## Work to complete
Give the listing below again in full, exactly as written.

## Given data
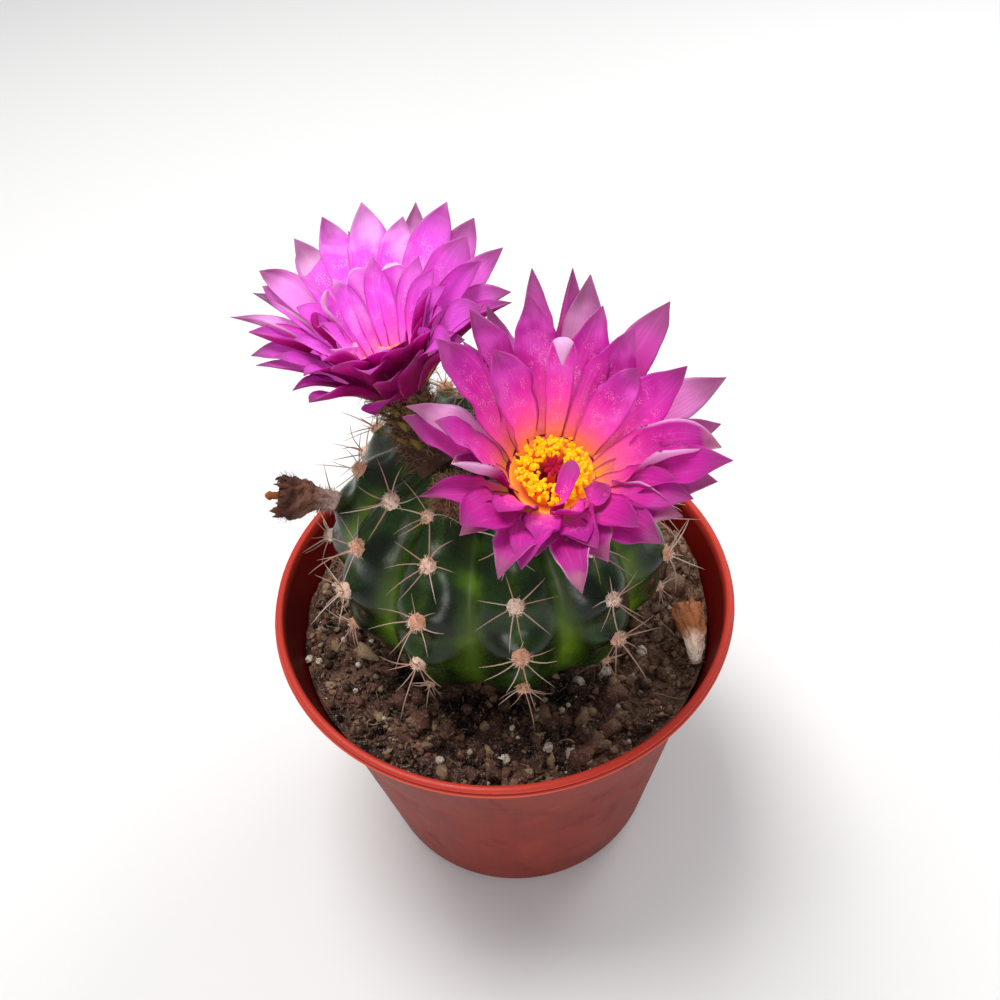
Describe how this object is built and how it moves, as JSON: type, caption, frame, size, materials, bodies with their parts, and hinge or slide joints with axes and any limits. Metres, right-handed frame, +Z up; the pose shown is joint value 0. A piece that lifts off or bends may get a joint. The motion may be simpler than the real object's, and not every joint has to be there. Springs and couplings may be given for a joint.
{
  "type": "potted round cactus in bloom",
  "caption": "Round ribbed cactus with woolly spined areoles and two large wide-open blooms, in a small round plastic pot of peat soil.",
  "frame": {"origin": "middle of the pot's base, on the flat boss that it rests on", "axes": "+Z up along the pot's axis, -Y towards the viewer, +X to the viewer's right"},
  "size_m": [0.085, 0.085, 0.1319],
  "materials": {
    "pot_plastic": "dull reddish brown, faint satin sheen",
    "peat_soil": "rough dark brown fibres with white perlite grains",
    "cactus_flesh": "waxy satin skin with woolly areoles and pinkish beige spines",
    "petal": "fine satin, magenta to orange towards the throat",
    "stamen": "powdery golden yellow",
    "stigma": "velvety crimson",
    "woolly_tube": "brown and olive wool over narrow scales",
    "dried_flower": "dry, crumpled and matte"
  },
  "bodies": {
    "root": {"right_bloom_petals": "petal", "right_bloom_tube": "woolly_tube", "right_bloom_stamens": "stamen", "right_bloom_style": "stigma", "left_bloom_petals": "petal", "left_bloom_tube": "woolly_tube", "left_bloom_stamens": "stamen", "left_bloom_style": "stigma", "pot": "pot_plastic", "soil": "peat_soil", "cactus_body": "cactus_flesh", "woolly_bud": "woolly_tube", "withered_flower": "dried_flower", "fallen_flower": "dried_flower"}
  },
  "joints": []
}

## Task answer
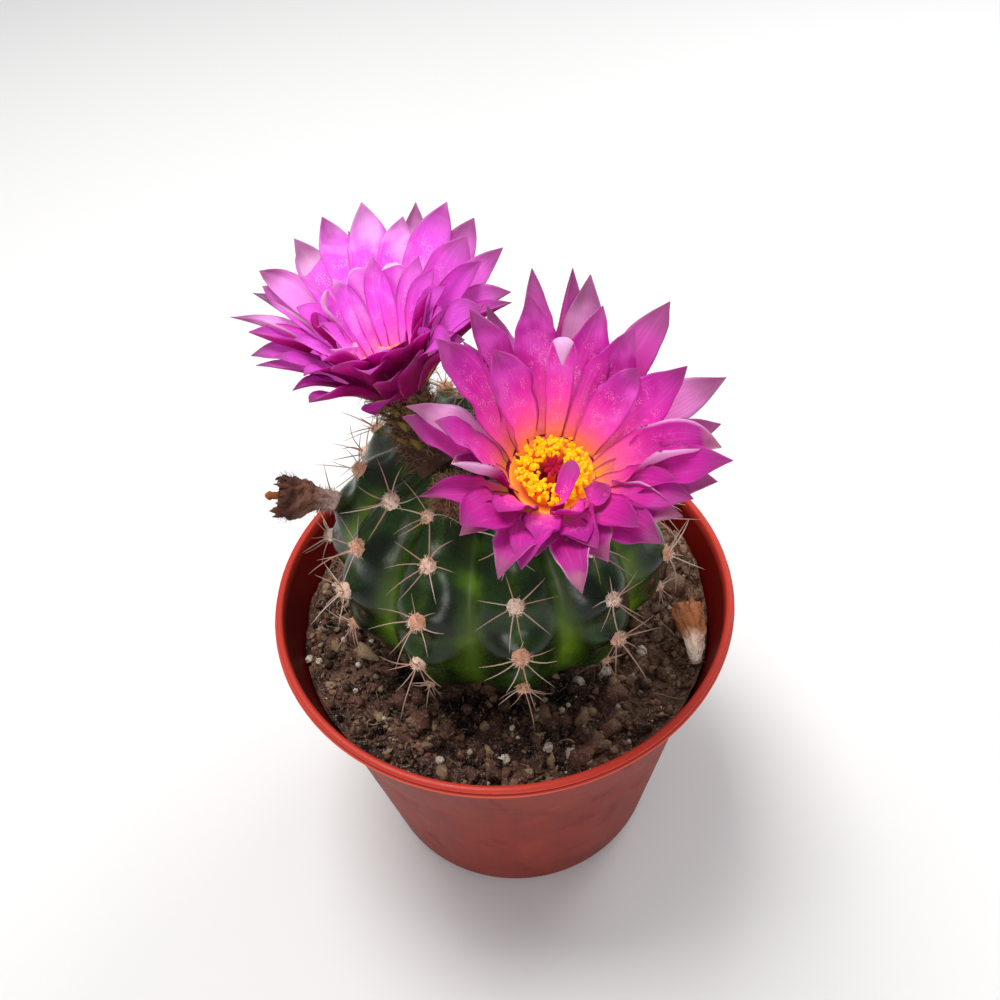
Describe how this object is built and how it moves, as JSON: type, caption, frame, size, materials, bodies with their parts, and hinge or slide joints with axes and any limits. Metres, right-handed frame, +Z up; the pose shown is joint value 0. A piece that lifts off or bends may get a joint. The motion may be simpler than the real object's, and not every joint has to be there. Springs and couplings may be given for a joint.
{
  "type": "potted round cactus in bloom",
  "caption": "Round ribbed cactus with woolly spined areoles and two large wide-open blooms, in a small round plastic pot of peat soil.",
  "frame": {"origin": "middle of the pot's base, on the flat boss that it rests on", "axes": "+Z up along the pot's axis, -Y towards the viewer, +X to the viewer's right"},
  "size_m": [0.085, 0.085, 0.1319],
  "materials": {
    "pot_plastic": "dull reddish brown, faint satin sheen",
    "peat_soil": "rough dark brown fibres with white perlite grains",
    "cactus_flesh": "waxy satin skin with woolly areoles and pinkish beige spines",
    "petal": "fine satin, magenta to orange towards the throat",
    "stamen": "powdery golden yellow",
    "stigma": "velvety crimson",
    "woolly_tube": "brown and olive wool over narrow scales",
    "dried_flower": "dry, crumpled and matte"
  },
  "bodies": {
    "root": {"right_bloom_petals": "petal", "right_bloom_tube": "woolly_tube", "right_bloom_stamens": "stamen", "right_bloom_style": "stigma", "left_bloom_petals": "petal", "left_bloom_tube": "woolly_tube", "left_bloom_stamens": "stamen", "left_bloom_style": "stigma", "pot": "pot_plastic", "soil": "peat_soil", "cactus_body": "cactus_flesh", "woolly_bud": "woolly_tube", "withered_flower": "dried_flower", "fallen_flower": "dried_flower"}
  },
  "joints": []
}